Quello che si temeva, è successo. Arrivati al punto cruciale, la trattativa tra aziende e sindacati per il rinnovo del contratto dei metalmeccanici si è interrotta. Il vertice di oggi (mercoledì 7 ottobre) a Roma si è bloccato sul salario: la piattaforma sindacale prevede una valorizzazione dell’8 per cento sul trattamento economico dei minimi, pari a 145 euro in più per un lavoratore di quinto livello.

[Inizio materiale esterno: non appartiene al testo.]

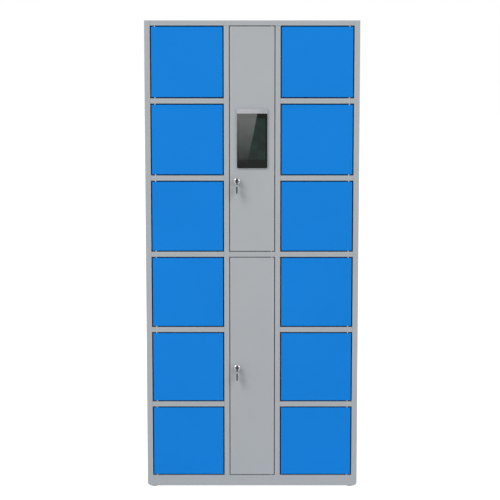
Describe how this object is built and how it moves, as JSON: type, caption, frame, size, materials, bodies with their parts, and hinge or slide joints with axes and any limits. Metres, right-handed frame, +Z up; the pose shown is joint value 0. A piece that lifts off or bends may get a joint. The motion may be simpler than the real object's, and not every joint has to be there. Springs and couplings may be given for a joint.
{
  "type": "smart locker",
  "caption": "Folded-steel parcel locker cabinet with two columns of small doors and a service column with a touch screen and key locks.",
  "frame": {"origin": "on the floor, under the middle of the cabinet's footprint", "axes": "+Z up, the doors face -Y, +X to the right when facing the doors"},
  "size_m": [0.86, 0.49, 1.9],
  "materials": {
    "cabinet_paint": "light grey powder coat with a fine texture",
    "door_paint": "blue powder coat with a fine texture",
    "zinc_plate": "zinc-plated steel, softly bright",
    "lock_chrome": "bright chrome plate",
    "lock_steel": "dull nickel plate",
    "key_plastic": "black moulded plastic",
    "lock_case": "black moulded plastic",
    "screen_frame": "light grey moulded plastic, smooth",
    "screen_glass": "black-backed cover glass",
    "electronics_case": "dark grey plastic case",
    "circuit_board": "green circuit board",
    "supply_case": "bare aluminium case",
    "rubber": "grey rubber",
    "black_rubber": "black rubber"
  },
  "bodies": {
    "cabinet": {"left_side_panel": "cabinet_paint", "right_side_panel": "cabinet_paint", "top_panel": "cabinet_paint", "base_panel": "cabinet_paint", "back_panel": "cabinet_paint", "left_partition": "cabinet_paint", "right_partition": "cabinet_paint", "left_shelves": "cabinet_paint", "right_shelves": "cabinet_paint", "centre_shelf": "cabinet_paint", "feet": "rubber", "hinge_pins": "zinc_plate", "lock_housings": "lock_case", "lock_screws": "zinc_plate", "controller_board": "circuit_board", "power_supply": "supply_case", "cable_grommet": "black_rubber"},
    "door_l6": {"door_l6": "door_paint"},
    "latch_l6": {"latch_l6": "zinc_plate"},
    "door_r6": {"door_r6": "door_paint"},
    "latch_r6": {"latch_r6": "zinc_plate"},
    "door_l5": {"door_l5": "door_paint"},
    "latch_l5": {"latch_l5": "zinc_plate"},
    "door_r5": {"door_r5": "door_paint"},
    "latch_r5": {"latch_r5": "zinc_plate"},
    "door_l4": {"door_l4": "door_paint"},
    "latch_l4": {"latch_l4": "zinc_plate"},
    "door_r4": {"door_r4": "door_paint"},
    "latch_r4": {"latch_r4": "zinc_plate"},
    "door_l3": {"door_l3": "door_paint"},
    "latch_l3": {"latch_l3": "zinc_plate"},
    "door_r3": {"door_r3": "door_paint"},
    "latch_r3": {"latch_r3": "zinc_plate"},
    "door_l2": {"door_l2": "door_paint"},
    "latch_l2": {"latch_l2": "zinc_plate"},
    "door_r2": {"door_r2": "door_paint"},
    "latch_r2": {"latch_r2": "zinc_plate"},
    "door_l1": {"door_l1": "door_paint"},
    "latch_l1": {"latch_l1": "zinc_plate"},
    "door_r1": {"door_r1": "door_paint"},
    "latch_r1": {"latch_r1": "zinc_plate"},
    "upper_service_door": {"upper_service_door": "cabinet_paint", "upper_lock_barrel": "lock_chrome", "upper_lock_nut": "zinc_plate", "screen_bezel": "screen_frame", "screen_glass": "screen_glass", "screen_module": "electronics_case"},
    "upper_lock": {"upper_lock_cylinder": "lock_steel", "upper_lock_cam": "zinc_plate", "upper_key": "key_plastic", "upper_key_ring": "lock_chrome"},
    "upper_spare_key": {"upper_spare_key": "key_plastic"},
    "lower_service_door": {"lower_service_door": "cabinet_paint", "lower_lock_barrel": "lock_chrome", "lower_lock_nut": "zinc_plate"},
    "lower_lock": {"lower_lock_cylinder": "lock_steel", "lower_lock_cam": "zinc_plate", "lower_key": "key_plastic", "lower_key_ring": "lock_chrome"},
    "lower_spare_key": {"lower_spare_key": "key_plastic"}
  },
  "joints": [
    {"name": "door_l6_hinge", "type": "hinge", "parent": "cabinet", "child": "door_l6", "pos_m": [-0.389, -0.217, 0.1905], "axis": [0, 0, -1], "range_deg": [0, 110]},
    {"name": "latch_l6_slide", "type": "slide", "parent": "cabinet", "child": "latch_l6", "axis": [0, 0, 1], "range_m": [0, 0.008]},
    {"name": "door_r6_hinge", "type": "hinge", "parent": "cabinet", "child": "door_r6", "pos_m": [0.389, -0.217, 0.1905], "axis": [0, 0, 1], "range_deg": [0, 110]},
    {"name": "latch_r6_slide", "type": "slide", "parent": "cabinet", "child": "latch_r6", "axis": [0, 0, 1], "range_m": [0, 0.008]},
    {"name": "door_l5_hinge", "type": "hinge", "parent": "cabinet", "child": "door_l5", "pos_m": [-0.389, -0.217, 0.4995], "axis": [0, 0, -1], "range_deg": [0, 110]},
    {"name": "latch_l5_slide", "type": "slide", "parent": "cabinet", "child": "latch_l5", "axis": [0, 0, 1], "range_m": [0, 0.008]},
    {"name": "door_r5_hinge", "type": "hinge", "parent": "cabinet", "child": "door_r5", "pos_m": [0.389, -0.217, 0.4995], "axis": [0, 0, 1], "range_deg": [0, 110]},
    {"name": "latch_r5_slide", "type": "slide", "parent": "cabinet", "child": "latch_r5", "axis": [0, 0, 1], "range_m": [0, 0.008]},
    {"name": "door_l4_hinge", "type": "hinge", "parent": "cabinet", "child": "door_l4", "pos_m": [-0.389, -0.217, 0.8085], "axis": [0, 0, -1], "range_deg": [0, 110]},
    {"name": "latch_l4_slide", "type": "slide", "parent": "cabinet", "child": "latch_l4", "axis": [0, 0, 1], "range_m": [0, 0.008]},
    {"name": "door_r4_hinge", "type": "hinge", "parent": "cabinet", "child": "door_r4", "pos_m": [0.389, -0.217, 0.8085], "axis": [0, 0, 1], "range_deg": [0, 110]},
    {"name": "latch_r4_slide", "type": "slide", "parent": "cabinet", "child": "latch_r4", "axis": [0, 0, 1], "range_m": [0, 0.008]},
    {"name": "door_l3_hinge", "type": "hinge", "parent": "cabinet", "child": "door_l3", "pos_m": [-0.389, -0.217, 1.1175], "axis": [0, 0, -1], "range_deg": [0, 110]},
    {"name": "latch_l3_slide", "type": "slide", "parent": "cabinet", "child": "latch_l3", "axis": [0, 0, 1], "range_m": [0, 0.008]},
    {"name": "door_r3_hinge", "type": "hinge", "parent": "cabinet", "child": "door_r3", "pos_m": [0.389, -0.217, 1.1175], "axis": [0, 0, 1], "range_deg": [0, 110]},
    {"name": "latch_r3_slide", "type": "slide", "parent": "cabinet", "child": "latch_r3", "axis": [0, 0, 1], "range_m": [0, 0.008]},
    {"name": "door_l2_hinge", "type": "hinge", "parent": "cabinet", "child": "door_l2", "pos_m": [-0.389, -0.217, 1.4265], "axis": [0, 0, -1], "range_deg": [0, 110]},
    {"name": "latch_l2_slide", "type": "slide", "parent": "cabinet", "child": "latch_l2", "axis": [0, 0, 1], "range_m": [0, 0.008]},
    {"name": "door_r2_hinge", "type": "hinge", "parent": "cabinet", "child": "door_r2", "pos_m": [0.389, -0.217, 1.4265], "axis": [0, 0, 1], "range_deg": [0, 110]},
    {"name": "latch_r2_slide", "type": "slide", "parent": "cabinet", "child": "latch_r2", "axis": [0, 0, 1], "range_m": [0, 0.008]},
    {"name": "door_l1_hinge", "type": "hinge", "parent": "cabinet", "child": "door_l1", "pos_m": [-0.389, -0.217, 1.7355], "axis": [0, 0, -1], "range_deg": [0, 110]},
    {"name": "latch_l1_slide", "type": "slide", "parent": "cabinet", "child": "latch_l1", "axis": [0, 0, 1], "range_m": [0, 0.008]},
    {"name": "door_r1_hinge", "type": "hinge", "parent": "cabinet", "child": "door_r1", "pos_m": [0.389, -0.217, 1.7355], "axis": [0, 0, 1], "range_deg": [0, 110]},
    {"name": "latch_r1_slide", "type": "slide", "parent": "cabinet", "child": "latch_r1", "axis": [0, 0, 1], "range_m": [0, 0.008]},
    {"name": "upper_service_door_hinge", "type": "hinge", "parent": "cabinet", "child": "upper_service_door", "pos_m": [0.0775, -0.217, 1.4265], "axis": [0, 0, 1], "range_deg": [0, 110]},
    {"name": "upper_lock_turn", "type": "hinge", "parent": "upper_service_door", "child": "upper_lock", "pos_m": [-0.0613, -0.225, 1.2595], "axis": [0, 1, 0], "range_deg": [0, 90]},
    {"name": "upper_spare_key_hang", "type": "hinge", "parent": "upper_lock", "child": "upper_spare_key", "pos_m": [-0.0613, -0.252, 1.247], "axis": [0, 1, 0], "range_deg": [-90, 0]},
    {"name": "lower_service_door_hinge", "type": "hinge", "parent": "cabinet", "child": "lower_service_door", "pos_m": [0.0775, -0.217, 0.4995], "axis": [0, 0, 1], "range_deg": [0, 110]},
    {"name": "lower_lock_turn", "type": "hinge", "parent": "lower_service_door", "child": "lower_lock", "pos_m": [-0.0613, -0.225, 0.4955], "axis": [0, 1, 0], "range_deg": [0, 90]},
    {"name": "lower_spare_key_hang", "type": "hinge", "parent": "lower_lock", "child": "lower_spare_key", "pos_m": [-0.0613, -0.252, 0.483], "axis": [0, 1, 0], "range_deg": [-90, 0]}
  ],
  "couplings": [
    {"joint": "upper_spare_key_hang", "follows": "upper_lock_turn", "ratio": -1},
    {"joint": "lower_spare_key_hang", "follows": "lower_lock_turn", "ratio": -1}
  ]
}
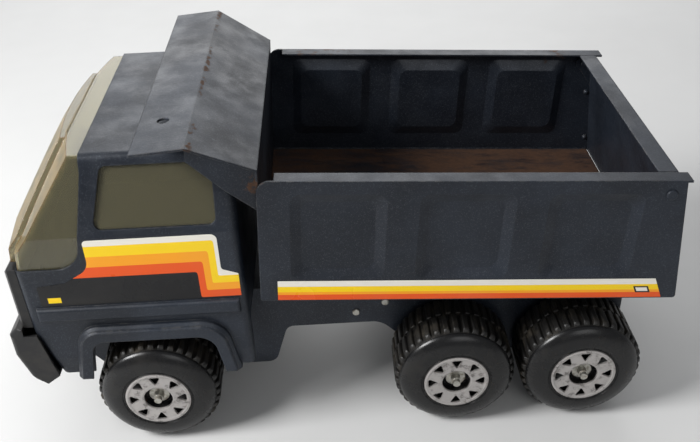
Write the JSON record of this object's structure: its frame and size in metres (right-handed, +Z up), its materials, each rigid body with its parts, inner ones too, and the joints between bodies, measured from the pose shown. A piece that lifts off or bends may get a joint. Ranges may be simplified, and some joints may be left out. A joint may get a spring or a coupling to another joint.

Un aumento negato dalle imprese, che non intendono andare oltre il mero adeguamento dell’inflazione a consuntivo, che in questi mesi è praticamente uguale a zero.

“La posizione di Federmeccanica è inaccettabile, perché di fatto rigetta gli elementi fondamentali della piattaforma, a partire dalla richiesta dell’incremento salariale sui minimi", commenta la segretaria generale della Fiom Cgil Francesca Re David, annunciando che i sindacati "hanno dichiarato lo stato di agitazione, con il blocco delle flessibilità degli straordinari, e deciso una campagna di attivi dei delegati e assemblee nei luoghi di lavoro".

Federmeccanica, a fronte "della decisione della delegazione sindacale - prosegue Re David - ha interrotto il tavolo negoziale, non confermando i tre incontri già calendarizzati", previsti per giovedì 8, mercoledì 14 e giovedì 15 ottobre. In molte aziende, a partire dal Piemonte, si annunciano scioperi proclamati dalle Rsu. Per giovedì 8 ottobre, intanto, è convocato il Comitato centrale della Fiom Cgil nazionale. 

Il confronto è iniziato alle 11.30, introdotto dal direttore generale di Federmeccanica Stefano Franchi. “Siamo dentro una crisi con la C maiuscola”, avrebbe affermato (secondo le agenzie di stampa) l’esponente degli industriali, aggiungendo che il rinnovo contrattuale deve essere “figlio della situazione che stiamo vivendo”. Per Franchi occorre “mantenere i minimi salariali adeguati all’inflazione”, nello stesso tempo “definire misure per assicurare premi di risultato in tutte le aziende metalmeccaniche”, in modo da redistribuire la ricchezza dove viene prodotta. Anche Assistal (riferiscono ancora le fonti) avrebbe rimarcato la situazione di crisi del settore impiantistico, in particolare per i nuovi impianti.

La risposta dei sindacati è stata netta. “Se Federmeccanica dice che l’adeguamento dei minimi salariali si basa sull'inflazione, non c'è la trattativa sul contratto nazionale dei metalmeccanici”, ha risposto la segretaria generale della Fiom Cgil Francesca Re David. La dirigente sindacale ha poi evidenziato che “Federmeccanica da novembre scorso a oggi non ha mai cambiato idea sul salario. E non c’entra nulla la crisi legata alla pandemia Covid-19”.

Il rinnovo interessa oltre un milione e mezzo di lavoratrici e lavoratori, operanti in imprese di ogni dimensione e dei settori più diversi, dalla siderurgia all’informatica, dal manifatturiero a tutte le grandi filiere dell’industria. Il confronto tra aziende e sindacati era iniziato a Roma mercoledì 16 e giovedì 17 settembre, per poi continuare mercoledì 23 (a Bologna) e giovedì 24 ottobre (a Reggio Emilia). E già si segnalavano importanti differenze tra le controparti rispetto all’ampio spettro dei temi affrontati (formazione professionale, politiche attive, mercato del lavoro, appalti).

“In questi anni i metalmeccanici hanno visto il loro salario fortemente indebolito”, ha spiegato nei giorni scorsi Re David, rimarcando come ora sia necessario “restituire una ricchezza che anche negli anni della crisi le imprese hanno accumulato, perché oggi producono la stessa ricchezza del 2007, che però è andata solo da una parte”. Un accordo senza aumenti, dunque, è impensabile: “Lo scorso rinnovo si è chiuso praticamente senza salario e con l’impegno, non mantenuto dalle aziende, di estendere la contrattazione integrativa”.

La segretaria generale Fiom sottolinea, appunto, la mancata applicazione di elementi importanti del contratto precedente. “Il ccnl prevedeva un allargamento della contrattazione di secondo livello, e questo intervento è stato disatteso”, spiega Re David, rilevando come il danno sia stato ingente per tutti coloro che non godono appunto degli integrativi aziendali. Da qui, a maggior ragione, la richiesta di “aumentare i minimi salariali, soprattutto per coloro, come tantissimi lavoratori del Mezzogiorno, che hanno nel contratto nazionale il loro unico riferimento”.